Yeah, I'm pretty clueless about such things. I refer you to Dawkins and Darwin, The Origin Of Species.

Darwin referred to the "struggle for existence. The geologist McCandles in William Gaddis' novel Carpenter's Gothic, presumably speaking for the author, complained about people having to struggle against the stupidity of other people, and speculated that it had been thus for quite a while: he imagined the brightest of out hominid ancestors two million years ago in Africa, banging away with rudimentary stone tools and trying to get something done despite the interference of idiots.

Art seems to have pre-dated urban life. Human life so far seems to have included at least 30,000 Years of Art; whether there actually were, by 10,000 B.C., huge stone temples and substantial towns such as those depicted in Roland Emmerich's film, I don't know. I'm picturing nothing much more than huts and cabins at that point, but what do I know?

I know that by 7,000 or 6,000 BC there were cities in Mesopotamia like Ur. (I don't know whether the name of the Mesopotamian city is only coincidentally the same as the German prefix or whether there's more to it than that.) Within a couple of thousand years after that, there were fairly complex civilizations with big towns in Mesopotamia and also in Egypt.

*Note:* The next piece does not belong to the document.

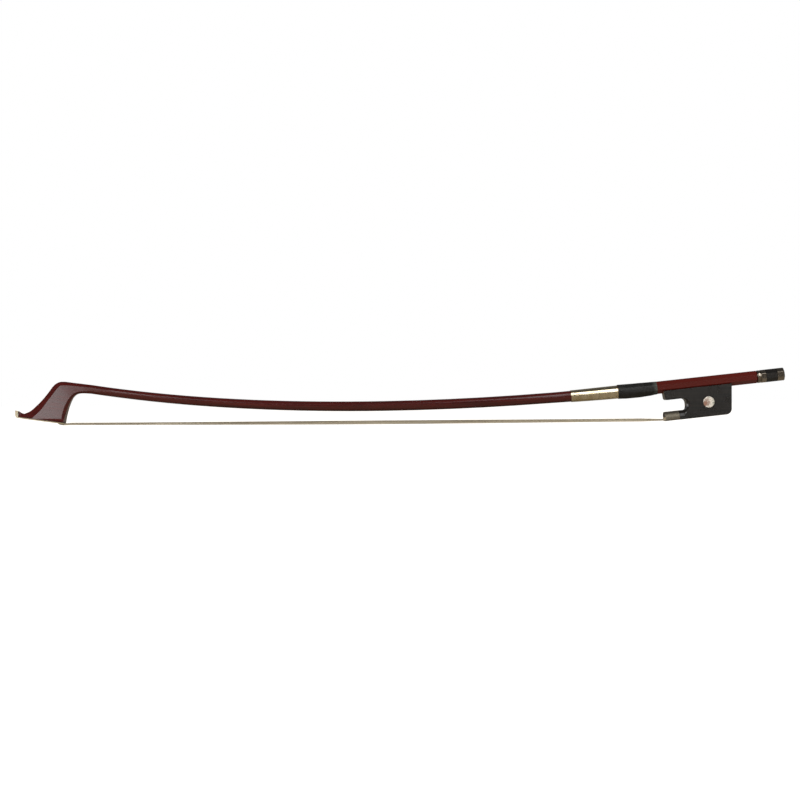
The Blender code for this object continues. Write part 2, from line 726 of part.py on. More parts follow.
def make_hair_ribbon(hair, knot_z):
    """The free hair, from the knot in the head to the ferrule's mouth."""
    _, _, face_depth = plate_depths()
    rear = NOSE_X + HEAD_MORTISE_REAR_X
    edge = NOSE_X + HEAD_THROAT_X
    plate_rear = seat_z(HEAD_MORTISE_REAR_X) - face_depth
    plate_edge = seat_z(HEAD_THROAT_X) - face_depth
    thick = HAIR_THICKNESS_HEAD
    low, high, *_ = hair_levels()
    mouth_x = FERRULE_FRONT - GLUE_GAP
    frog_low = HANDLE_FRAME @ Vector((mouth_x, 0, low))
    frog_high = HANDLE_FRAME @ Vector((mouth_x, 0, high))
    inner = rear - SEAT_GAP
    under = plate_rear - 2 * GLUE_GAP
    span_start = edge + HAIR_BEND_LENGTH
    stations = [
        ((inner, knot_z), (inner - thick, knot_z), HAIR_WIDTH_MORTISE),
        ((inner, plate_rear + SEAT_GAP), (inner - thick, plate_rear + SEAT_GAP), HAIR_WIDTH_MORTISE),
        ((rear, under), (rear - 0.6 * thick, under / 3), HAIR_WIDTH_MORTISE),
        ((edge, plate_edge - 2 * GLUE_GAP), (edge, 0.0), HAIR_WIDTH_HEAD),
        ((span_start, thick), (span_start, 0.0), HAIR_WIDTH_HEAD),
    ]
    for i in range(1, HAIR_STEPS):
        along = i / HAIR_STEPS
        x = span_start + (frog_low.x - span_start) * along
        low_z = frog_low.z * along
        high_z = thick + (frog_high.z - thick) * along
        width = HAIR_WIDTH_HEAD + (HAIR_WIDTH_FROG - HAIR_WIDTH_HEAD) * along
        stations.append(((x, high_z), (x, low_z), width))
    stations.append(((frog_high.x, frog_high.z), (frog_low.x, frog_low.z), HAIR_WIDTH_FROG))
    rings = [
        [(a[0], w / 2, a[1]), (a[0], -w / 2, a[1]), (b[0], -w / 2, b[1]), (b[0], w / 2, b[1])]
        for a, b, w in stations
    ]
    add_object("hair_ribbon", loft(rings), hair)


def leather_rings(inner):
    """Rings of the leather, thickest under the thumb and skived to nothing at its rear."""
    front = WINDING_FRONT - WINDING_LENGTH - GLUE_GAP
    length = front - LEATHER_REAR
    rings = []
    for i in range(GRIP_STEPS + 1):
        along = i / GRIP_STEPS
        distance = LEATHER_REAR + length * along
        body = LEATHER_THICKNESS * (0.2 + 0.8 * ease(along / 0.55))
        belly = LEATHER_THUMB_SWELL * math.sin(math.pi * min(along * 1.1, 1.0)) ** 0.7

        def swell(angle, body=body, belly=belly):
            under = max(0.0, -math.sin(math.radians(angle)))
            return body + belly * under

        if inner:
            rings.append(stick_ring(distance, grow=GLUE_GAP))
        else:
            square = 0.9 - 0.6 * ease(along / 0.6)
            rings.append(stick_ring(distance, grow=GLUE_GAP, squareness=square, swell=swell))
    return rings


def make_winding_and_leather(silver, leather):
    places = [WINDING_FRONT - WINDING_LENGTH * i / GRIP_STEPS for i in range(GRIP_STEPS + 1)]
    outer = [stick_ring(distance, grow=GLUE_GAP + WINDING_THICKNESS) for distance in places]
    inner = [stick_ring(distance, grow=GLUE_GAP) for distance in places]
    add_object("winding", tube_loft(outer, inner), silver, smooth=True)
    leather_mesh = tube_loft(leather_rings(False), leather_rings(True))
    add_object("thumb_leather", leather_mesh, leather, smooth=True)


def frog_half_width(z):
    down = (FROG_TOP_Z - z) / FROG_DEPTH
    return (FROG_TOP_WIDTH + (FROG_BOTTOM_WIDTH - FROG_TOP_WIDTH) * down) / 2


def frog_outline():
    """The frog's side outline before the throat and the ferrule's room are cut."""
    heel_centre = (FROG_HEEL_BOTTOM - FROG_HEEL_RADIUS, FROG_BOTTOM_Z + FROG_HEEL_RADIUS)
    nose_z = TONGUE_UNDER_Z + TONGUE_NOSE_RADIUS
    outline = [(FROG_FRONT, FROG_TOP_Z), (FROG_FRONT + TONGUE_LEAN, nose_z)]
    outline.append((FROG_FRONT + TONGUE_LEAN, FROG_BOTTOM_Z))
    outline += arc(heel_centre, FROG_HEEL_RADIUS, 270, 355, 6)
    outline.append((FROG_HEEL_TOP, FROG_TOP_Z))
    return outline


def d_section(half_width, top_z, bottom_z, shoulder_z, corner, steps=DOME_STEPS):
    """A D on its side, as (y, z): a flat below, straight sides and a domed top."""
    points = []
    for i in range(3):
        angle = math.radians(45 * i)
        rise = corner * (1 - math.cos(angle))
        points.append((half_width - corner * (1 - math.sin(angle)), bottom_z + rise))
    for i in range(steps + 1):
        angle = math.pi * i / steps
        points.append(
            (half_width * math.cos(angle), shoulder_z + (top_z - shoulder_z) * math.sin(angle))
        )
    mirrored = [(-y, z) for y, z in reversed(points[:3])]
    return points + mirrored


def throat_section(drop, apex_z, top_z, x, steps=DOME_STEPS):
    """The throat cutter's section, whose floor is the dome that runs on from the ferrule."""
    outside = FROG_BOTTOM_WIDTH / 2 + OVERCUT
    half = FERRULE_WIDTH / 2
    ring = []
    for i in range(steps + 1):
        angle = math.pi * i / steps
        ring.append((x, half * math.cos(angle), apex_z - drop * (1 - math.sin(angle))))
    ring.append((x, -outside, apex_z - drop))
    ring.append((x, -outside, top_z))
    ring.append((x, outside, top_z))
    ring.append((x, outside, apex_z - drop))
    return ring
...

After 3,100 BC the record becomes much more detailed, because by then people had started writing. Probably in Mesopotamia first, in Sumeria, followed closely by Egypt. In both areas writing began as hieroglyphics, picture-writing, but in Mesopotamia it quickly became more abstract. Egypt became a very monolithic single state, Mesopotamia was filled with competing political entities, rising and falling over and over: among these were the Babylonians in the early second millenium BC, the Assyrians in the late second and early first millenia, and in the mid-first millenium, the neo-Babylonians and, pushing into Mesopotamia from the east where they held much more territory still, the Persians.